Aug 02, 2017

Barotseland: Police Seek to Arrest Activist Muleta Kalaluka


Photo Courtesy of The Barotseland Post

Zambian police are in search of Barotse activist Muleta Kalaluka. Under Edgar Lungu’s emergency rule, it appears that they plan to arrest Kalaluka and detain him indefinitely for speaking to international media about the current situation in Barotseland. The manhunt started on 21 July 2017 and they are still unsuccessful at locating him. Kalaluka had already been arrested in 2016 for allegedly intending to secede Zambia’s Western province from the rest of Zambia.

 

Below is an article published by The Barotseland Post

Sensing imminent defeat in the ongoing cases of ‘Seditious intention to secede Western province from the rest of Zambia’ and ‘Seditious practices for unlawful possession of seditious material’ respectively, Zambia police now seek to arrest Barotse activist Muleta Kalaluka indefinitely using Edgar Lungu’s declared state of emergency.

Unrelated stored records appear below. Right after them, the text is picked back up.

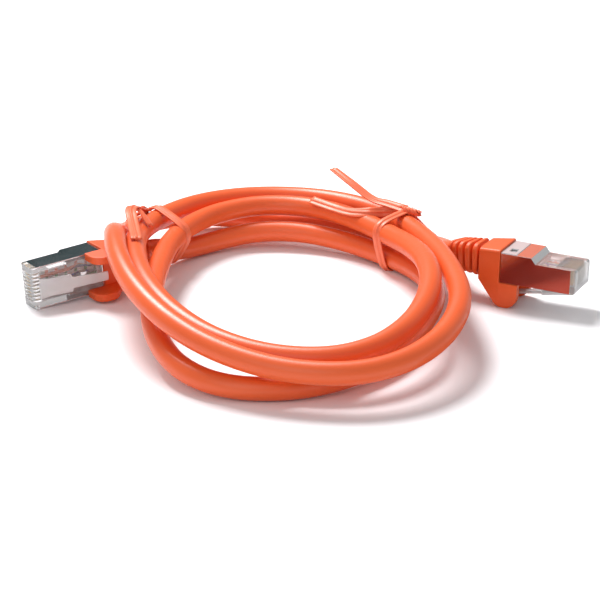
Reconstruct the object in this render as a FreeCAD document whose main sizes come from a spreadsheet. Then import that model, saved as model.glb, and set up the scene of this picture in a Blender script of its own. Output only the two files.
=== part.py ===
import FreeCAD
import Part
import math
import os
import Sketcher
from FreeCAD import Placement, Rotation, Vector

# Shielded eight-way patch cord, coiled and held by two twist ties.
# The part stands on z = 0 with +Z up. +Y is the far side of the coil.
# Lengths are in millimetres and angles in degrees.

doc = FreeCAD.newDocument("patch_cord")

# Driving dimensions
sizes = {
    # round cable
    "cable_diameter": 5.8,
    "wire_diameter": 0.95,
    "wire_ring_radius": 1.72,
    "foil_outer": 5.0,
    "foil_wall": 0.2,
    "drain_diameter": 0.4,
    # plug: the nose is at local x = 0, the latch face at local z = 0
    "plug_width": 11.68,
    "side_height": 6.6,
    "raised_height": 1.5,
    "plug_length": 21.0,
    "nose_length": 1.4,
    "raised_start": 12.4,
    "raised_slope": 1.2,
    "sheet_metal": 0.25,
    "slide_gap": 0.05,
    "housing_wall": 0.9,
    "cavity_start": 10.5,
    "wire_pitch": 1.02,
    "wire_height": 1.7,
    "wire_start": 2.5,
    "wire_straight_end": 12.0,
    "wire_rise_end": 15.4,
    "wire_gather_end": 18.8,
    "foil_start": 19.6,
    "strip_point": 22.0,
    "contact_thickness": 0.35,
    "contact_start": 1.0,
    "contact_length": 3.4,
    "contact_recess": 0.5,
    "comb_length": 6.0,
    "channel_gap": 0.1,
    "bar_length": 1.3,
    "bar_height": 1.0,
    # latch lever
    "latch_root_x": 1.7,
    "latch_root_drop": 0.85,
    "latch_thickness": 0.9,
    "latch_wide": 6.0,
    "latch_narrow": 3.6,
    "latch_shoulder_x": 8.6,
    "latch_length": 20.6,
    "latch_rest_angle": 10.5,
    "hinge_gap": 0.1,
    # boot
    "boot_width": 14.0,
    "boot_top": 8.9,
    "boot_block_length": 6.3,
    "boot_rear_width": 11.6,
    "boot_edge_radius": 0.9,
    "rib_count": 4,
    "rib_diameter": 8.4,
    "rib_groove_diameter": 7.3,
    "rib_length": 1.35,
    "rib_gap": 0.85,
    "ear_thickness": 2.3,
    "ear_reach": 5.3,
    "ear_drop": 6.9,
    "bore_gap": 0.1,
    "crimp_length": 5.0,
    # poses of the two plugs
    "a_nose_x": -70.4,
    "a_nose_y": -8.3,
    "a_heading": 33.0,
    "a_boot_bend": 28.0,
    "b_nose_x": 74.2,
    "b_nose_y": -9.2,
    "b_nose_z": 6.35,
    "b_heading": 154.5,
    "b_lift": 1.8,
    "b_boot_bend": 40.0,
    # twist ties
    "tie_width": 3.6,
    "tie_thickness": 0.5,
    "tie_clearance": 0.7,
    "left_tie_looseness": 0.4,
    "tie_knot_diameter": 2.6,
    # the point of the coil's plan that stands at the origin
    "centre_x": 1.43,
    "centre_y": 23.93,
}

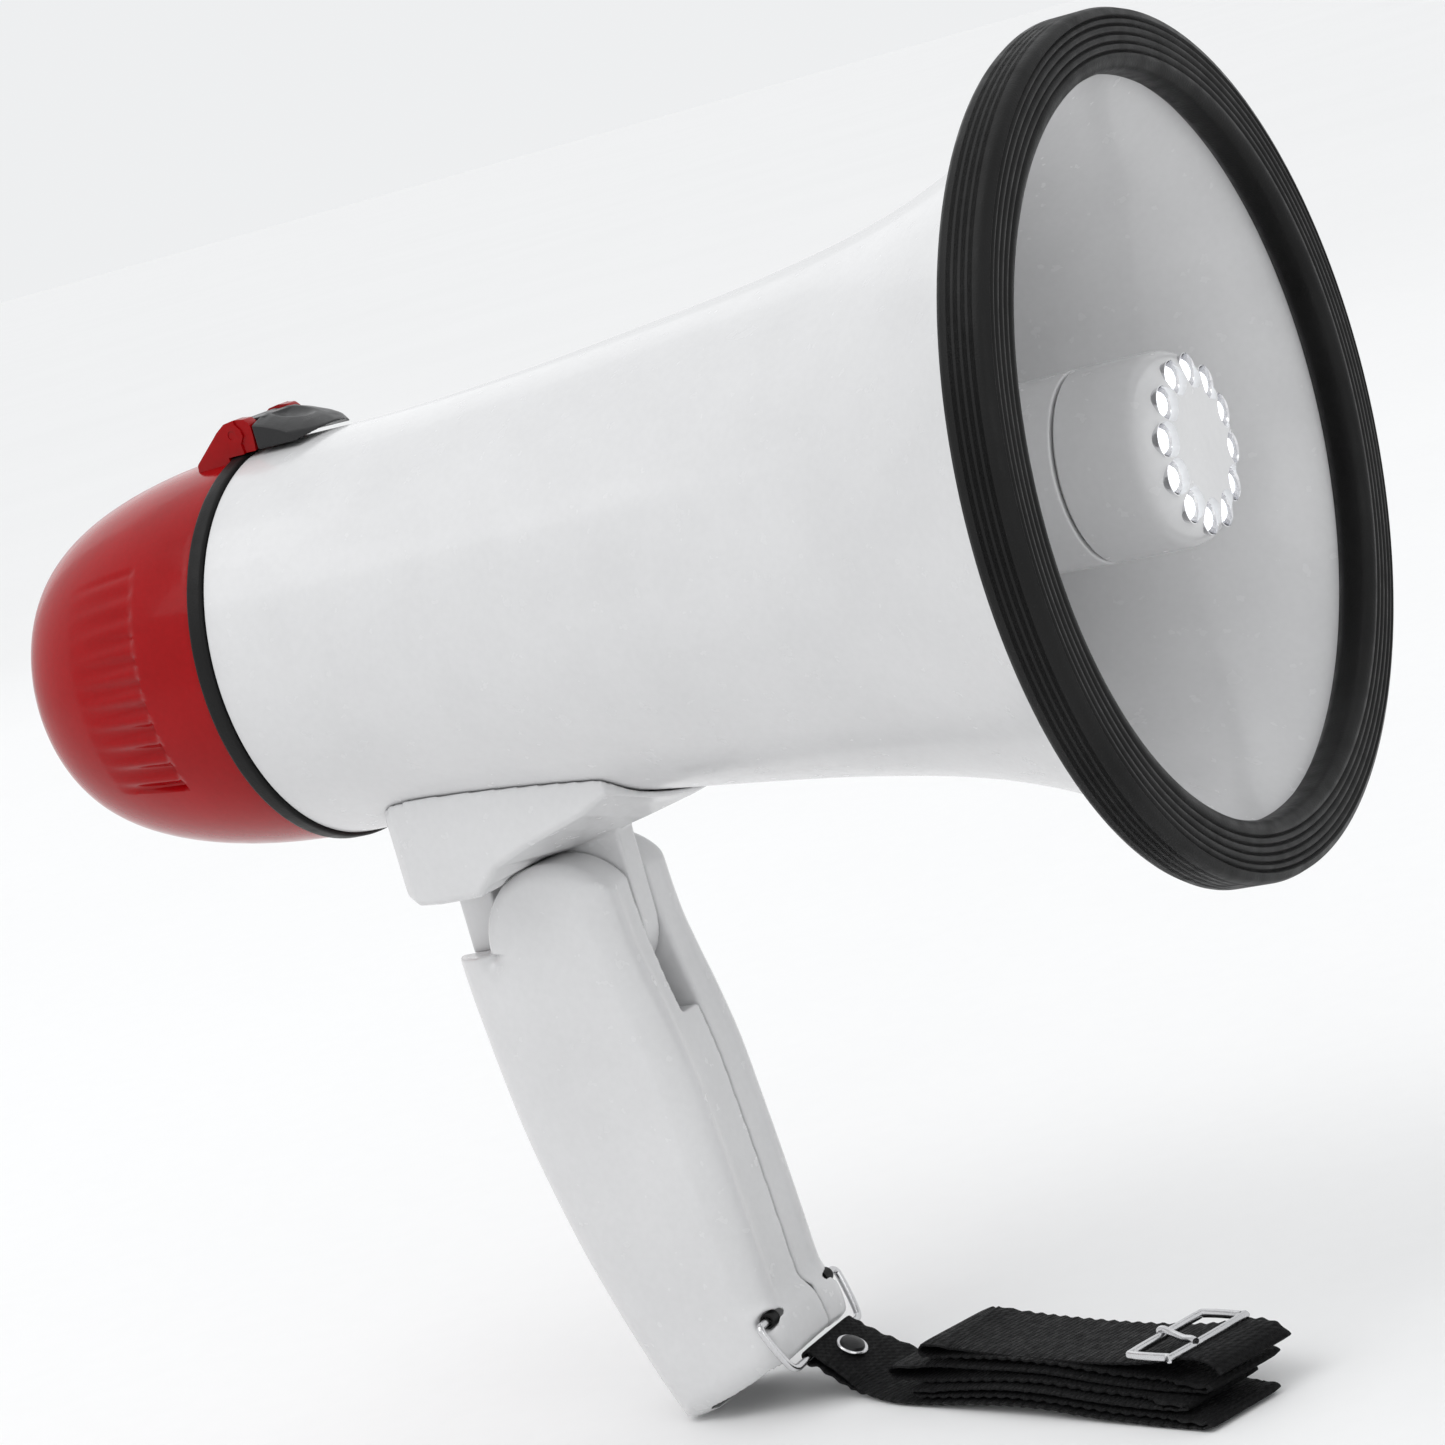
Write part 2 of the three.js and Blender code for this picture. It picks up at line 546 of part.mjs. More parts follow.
// The handle's side view: a round cheek about the pivot above a plain body.
function cheekShape() {
  const s = new THREE.Shape();
  s.moveTo(-200, HANDLE.shelfZ);
  s.lineTo(-174, HANDLE.shelfZ);
  s.absarc(PIVOT.x, PIVOT.z, PIVOT.cheekR, Math.PI, 0, true);
  s.lineTo(-138, -72);
  s.lineTo(-134, -80);
  s.lineTo(-120, -90);
  s.lineTo(-120, -155);
  s.lineTo(-129, -155.8);
  s.quadraticCurveTo(-135, -161.2, -143.2, -164.3);
  s.quadraticCurveTo(-150.5, -167.4, -157, -168.7);
  s.quadraticCurveTo(-163.2, -169.9, -165.8, -163);
  s.lineTo(-168.5, -157);
  s.lineTo(-200, -120);
  return s;
}

function handleHalf(side) {
  const clip = side < 0 ? block([-210, -40, -200], [-100, HANDLE.split - GAP, -40])
    : block([-210, HANDLE.split, -200], [-100, 40, -40]);
  const outer = common(handleBody(0), slab(cheekShape(), -HANDLE.half, HANDLE.half, HANDLE.edge));
  const slotHalf = TONGUE.half + 0.4;
  const slot = block([-200, -slotHalf, HANDLE.slotZ], [-120, slotHalf, -40]);
  const backRoom = block([-190, -7.6, -69.3], [TONGUE.stopX + 3.7, 7.6, -40]);
  const hollowCap = block([-200, -30, -180], [-110, 30, HANDLE.hollowTop]);
  const hollow = common(handleBody(HANDLE.wall), hollowCap);
  const bosses = SCREW.places.map(([x, z]) => rod('y', SCREW.bossR, 26, [x, 0, z]));
  const hollowed = cut(hollow, ...bosses);
  const pinHole = rod('y', PIVOT.pinR + 0.06, 22.6, [PIVOT.x, 0, PIVOT.z]);
  const loopHole = rod('y', LOOP.holeR, 60, [LOOP.x, 0, LOOP.z], 16);
  const half = common(cut(outer, slot, backRoom, hollowed, pinHole, loopHole), clip);
  const screwRooms = SCREW.places.map(([x, z]) => rod('y', SCREW.holeR, 16, [x, 4, z], 12));
  const headRooms = SCREW.places.map(([x, z]) => rod('y', SCREW.headRoomR, 6, [x, HANDLE.half - 1, z], 16));
  return cut(half, ...screwRooms, ...headRooms);
}

function buildHandle() {
  add('handle_near_shell', handleHalf(-1), 'shell');
  add('handle_far_shell', handleHalf(1), 'shell');
  add('pivot_pin', rod('y', PIVOT.pinR, 22, [PIVOT.x, 0, PIVOT.z]), 'steel');
  const { headR, headLength, headY, shankR, shankLength, shankY, arm, blade } = SCREW;
  const [low, high] = SCREW.recessY;
  SCREW.places.forEach(([x, z], k) => {
    const head = rod('y', headR, headLength, [x, headY, z], 16);
    const shank = rod('y', shankR, shankLength, [x, shankY, z], 12);
    const recess = join(block([x - arm, low, z - blade], [x + arm, high, z + blade]),
      block([x - blade, low, z - arm], [x + blade, high, z + arm]));
    add(`handle_screw_${k + 1}`, cut(join(head, shank), recess), 'steel');
  });
}

function buildLoop() {
  const { x, z, halfHole, halfBar, barX, barZ, wireR, sleeveR, sleeveY, sleeveLength } = LOOP;
  for (const [name, side] of [['grommet_near', -1], ['grommet_far', 1]]) {
    add(name, ring('y', sleeveR, wireR + GAP, sleeveLength, [x, side * sleeveY, z], 16), 'rubber');
  }
  const half = [[x, 10.5, z], [x, halfHole - 1.3, z], [x + 0.2, halfHole - 0.3, z - 0.5],
    [x + 0.7, halfHole, z - 1.6], [x + 3.2, halfBar + 2.2, barZ + 1.7],
    [barX - 0.15, halfBar + 1.2, barZ + 0.4], [barX, halfBar, barZ]];
  const route = [...half, ...half.map(([a, b, c]) => [a, -b, c]).reverse()];
  add('wire_loop', wireAlong(route.map((p) => new THREE.Vector3(...p)), wireR), 'steel');
}

// A round wire through corner points, with each joint's section on the corner's bisector.
function wireAlong(corners, r) {
  const rings = corners.map((corner, k) => {
    const before = corners[Math.max(k - 1, 0)];
    const after = corners[Math.min(k + 1, corners.length - 1)];
    const along = after.clone().sub(before).normalize();
    const across1 = new THREE.Vector3(1, 0, 0).cross(along).normalize();
    const across2 = along.clone().cross(across1);
    return Array.from({ length: 10 }, (_, i) => {
      const angle = (i * Math.PI) / 5;
      return corner.clone().addScaledVector(across1, r * Math.cos(angle))
        .addScaledVector(across2, r * Math.sin(angle)).toArray();
    });
  });
  return loft(rings);
}

// ---- Strap ----------------------------------------------------------------
function buildStrap() {
  const { width, lead, bundle, floorZ } = STRAP;
  const place = (g, { turn, at }) => g.rotateZ((turn * Math.PI) / 180).translate(at[0], at[1], floorZ);
  const leadSide = outline([[1.2, 1], [3, 5], [6.4, 4], [7.4, 3], [7.4, 0.2], [1.5, 0.2]]);
  add('strap_lead', place(slab(leadSide, -width / 2, width / 2), lead), 'web');
  const stackSide = outline([[0, 0.4], [1.2, 6.6], [8, 9.2], [24, 8.6], [46, 7.8], [84, 9],
    [91, 9.4], [94, 5], [94, 0.4]]);
  const half = width / 2 + bundle.spread;
  add('strap_bundle', place(slab(stackSide, -half, half), bundle), 'web');
  const { length, depth, bar, at } = BUCKLE;
  const frame = cut(block([-depth / 2, -length / 2, 0], [depth / 2, length / 2, bar]),
    block([-depth / 2 + bar, -length / 2 + bar, -1], [depth / 2 - bar, length / 2 - bar, 3]));
  add('buckle_frame', place(frame.translate(...at), bundle), 'steel');
  const tongue = rod('x', bar / 2, depth - 2 * bar - 2 * GAP, [at[0], at[1], at[2] + bar / 2], 12);
  add('buckle_tongue', place(tongue, bundle), 'steel');
}

buildHorn();
buildReflector();
buildLight();
buildDriver();
buildPower();
buildCap();
buildLatch();
buildSaddle();
buildHandle();
buildLoop();
buildStrap();

const [gx, gy, gz] = GRIP_CENTRE;
model.position.set(-gx, -gy, -gz);

export default model;
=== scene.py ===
import json
import math

import bmesh
import bpy
import numpy as np
from mathutils import Matrix, Vector


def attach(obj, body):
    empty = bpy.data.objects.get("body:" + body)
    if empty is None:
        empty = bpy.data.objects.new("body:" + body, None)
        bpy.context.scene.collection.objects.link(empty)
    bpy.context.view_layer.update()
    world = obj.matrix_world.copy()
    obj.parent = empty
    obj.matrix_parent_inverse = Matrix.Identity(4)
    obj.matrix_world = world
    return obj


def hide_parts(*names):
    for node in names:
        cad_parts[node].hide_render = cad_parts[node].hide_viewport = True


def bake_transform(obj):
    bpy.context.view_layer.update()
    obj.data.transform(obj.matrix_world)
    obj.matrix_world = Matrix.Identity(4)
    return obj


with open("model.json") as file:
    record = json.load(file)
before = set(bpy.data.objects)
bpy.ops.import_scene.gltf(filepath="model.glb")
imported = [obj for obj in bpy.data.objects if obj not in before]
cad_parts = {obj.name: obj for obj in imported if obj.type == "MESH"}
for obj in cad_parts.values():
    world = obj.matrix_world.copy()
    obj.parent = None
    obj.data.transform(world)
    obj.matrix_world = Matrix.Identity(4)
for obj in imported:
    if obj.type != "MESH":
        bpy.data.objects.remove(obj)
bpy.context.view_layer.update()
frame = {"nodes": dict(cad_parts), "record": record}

# Shapes are written in millimetres from the centre of the horn's mouth, +X out of the
# mouth and +Z up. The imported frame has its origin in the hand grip.
GRIP = Vector((-155.0, 0.0, -120.0))
PI = math.pi
PIVOT = (-156.5, 0, -68)
CHEEK_R = 16.2
LATCH_PIN = (-199.6, 0, 44.3)
LOOP_HOLE = (-134.7, 0, -150.2)
BAR = (-130.8, 1.2, -160.3)
RIVET = (-126.3, 1.2, -162.0)
CAP_FRONT = -202.3
CAP_LENGTH = 54
CAP_R = 40.3
CAP_FACE_R = 22


def metres(p):
    return (Vector(p) - GRIP) / 1000


# ---- Mesh helpers ---------------------------------------------------------
def make(name, verts, faces, smooth=35):
    mesh = bpy.data.meshes.new(name)
    mesh.from_pydata([metres(v) for v in verts], [], faces)
    obj = bpy.data.objects.new(name, mesh)
    bpy.context.scene.collection.objects.link(obj)
    bm = bmesh.new()
    bm.from_mesh(mesh)
    bmesh.ops.remove_doubles(bm, verts=bm.verts, dist=2e-6)
    bmesh.ops.recalc_face_normals(bm, faces=bm.faces)
    bm.to_mesh(mesh)
    bm.free()
    shade(obj, smooth)
    return obj


def shade(obj, angle):
    obj.data.shade_smooth()
    if angle < 180:
        obj.data.set_sharp_from_angle(angle=math.radians(angle))


def bake(obj):
    """Applies the modifiers on obj to its mesh."""
    graph = bpy.context.evaluated_depsgraph_get()
    mesh = bpy.data.meshes.new_from_object(obj.evaluated_get(graph))
    old = obj.data
    obj.modifiers.clear()
    obj.data = mesh
    bpy.data.meshes.remove(old)
    return obj


def lathe(name, profile, segs=192, shift=None, axis="x", at=(0, 0, 0), smooth=35):
    """A solid of revolution of (t, r) points, about X or Y, through the point at."""
    verts, rings = [], []
    for t, r in profile:
        if r < 1e-6:
            rings.append([len(verts)])
            verts.append((t, 0, 0))
            continue
        rings.append(list(range(len(verts), len(verts) + segs)))
        for k in range(segs):
            a = 2 * PI * k / segs
            tt, rr = shift(t, r, a) if shift else (t, r)
            verts.append((tt, rr * math.cos(a), rr * math.sin(a)))
    faces = []
    count = len(rings) if profile[0][1] > 1e-6 else len(rings) - 1
    for i in range(count):
        a, b = rings[i], rings[(i + 1) % len(rings)]
        if len(a) == 1 and len(b) == 1:
            continue
        for k in range(segs):
            n = (k + 1) % segs
            if len(a) == 1:
                faces.append((a[0], b[k], b[n]))
            elif len(b) == 1:
                faces.append((a[k], b[0], a[n]))
            else:
                faces.append((a[k], b[k], b[n], a[n]))
    if axis == "y":
        verts = [(v[1], v[0], v[2]) for v in verts]
    if axis == "z":
        verts = [(v[1], v[2], v[0]) for v in verts]
    verts = [(v[0] + at[0], v[1] + at[1], v[2] + at[2]) for v in verts]
    return make(name, verts, faces, smooth)


def fillet(points, radius, closed=True, steps=4, least=20):
    """Rounds the corners of a flat outline."""
    out = []
    n = len(points)
    for i, p in enumerate(points):
        if not closed and i in (0, n - 1):
            out.append(p)
            continue
        p = Vector(p)
        a, b = Vector(points[i - 1]) - p, Vector(points[(i + 1) % n]) - p
        turn = PI - a.angle(b)
        if turn < math.radians(least):
            out.append(tuple(p))
            continue
        reach = min(radius * math.tan(turn / 2), 0.45 * a.length, 0.45 * b.length)
        s, e = p + a.normalized() * reach, p + b.normalized() * reach
        for k in range(steps + 1):
            t = k / steps
            out.append(tuple(s * (1 - t) ** 2 + p * 2 * t * (1 - t) + e * t * t))
    return out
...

On 21st July, 2017, a dozen Zambian police officers were reportedly dispatched to search for Muleta at Litoya, going from village to village, until Sunday 23rd when the police heard Muleta would be attending a church service at the Libala new apostolic church in Senanga.

“Police officers, armed with guns, stormed the church and started to question some parishioners about Muleta’s whereabouts. The whole exercise looked so dehumanizing,” reported a parishioner who wondered what crime Muleta had committed to warrant the desecration of a divine service in that manner.

Muleta Nawa Kalaluka is already before a Zambian court after he was arrested together with ‘Rocky’ Lubinda Nyambe in March 2016 on two counts, seditious intention to secede Zambia’s western province from the rest of Zambia and seditious practices for unlawful possession of seditious material - whatever that means.

His case was transferred to Kaoma, more than 200 kilometers away from Mongu for unknown reasons, but underwent continuous adjournments until November 2016 when the Zambian state finally enlisted two police officers as witnesses against him.

However, it would appear that the police are no longer confident of Muleta’s conviction but now seek to arrest and detain him indefinitely under president Lungu’s declared draconian emergency rule.

“During cross examination, the testimony of the two state witnesses was so shattered that it became very apparent that Muleta and his co-accused would be acquitted on the next court sitting scheduled for 24th July 2017.

“This might have prompted the fresh police manhunt on Muleta to have him re-arrested indefinitely under president Lungu’s state of emergency. There are also reports that they may wish to arrest him for speaking to foreign and international media about the current situation in Barotseland.” revealed a source close to the case.

When the case came up for possible ruling on the 24th of July, however, the state prosecutors informed Muleta and his co-accused around 12:00hrs that their case would not be heard that day but the next morning on 25th July 2017, a move many sympathizers alleged was meant to not only punish Muleta who stayed many miles away in Mongu, but that the police wished to possibly effect his arrest at the court premises.

Muleta, whose whereabouts are currently unknown, is a well-known critic of Zambia’s administration in Barotseland without the pre-independence Barotseland Agreement 1964, which the Zambian government unilaterally abrogated in 1965.

In the famous 2013 treason trial that involved over 83 Barotse activists charged with treason for celebrating Afumba Mombotwa’s publicized Oath of Office as head of a transitional government in Barotseland, Muleta publicly challenged a Lusaka court to prove its LOCUS STANDI on Barotseland citizens in the absence of the 1964 agreement which was the only instrument that would grant such.

He and other Linyungandambo members then had threatened to subpoena Zambia’s first president Kenneth Kaunda to speak under oath why Zambia had continued administrating Barotseland illegally.

The Zambian state then abruptly discontinued the case against the over 83 Barotse shortly after Muleta’s court challenge was publicized in various national and international media; notwithstanding that the state claimed the trial would rattle some unnamed national public policy if continued, thereby acquitting all accused on Nolle prosequi.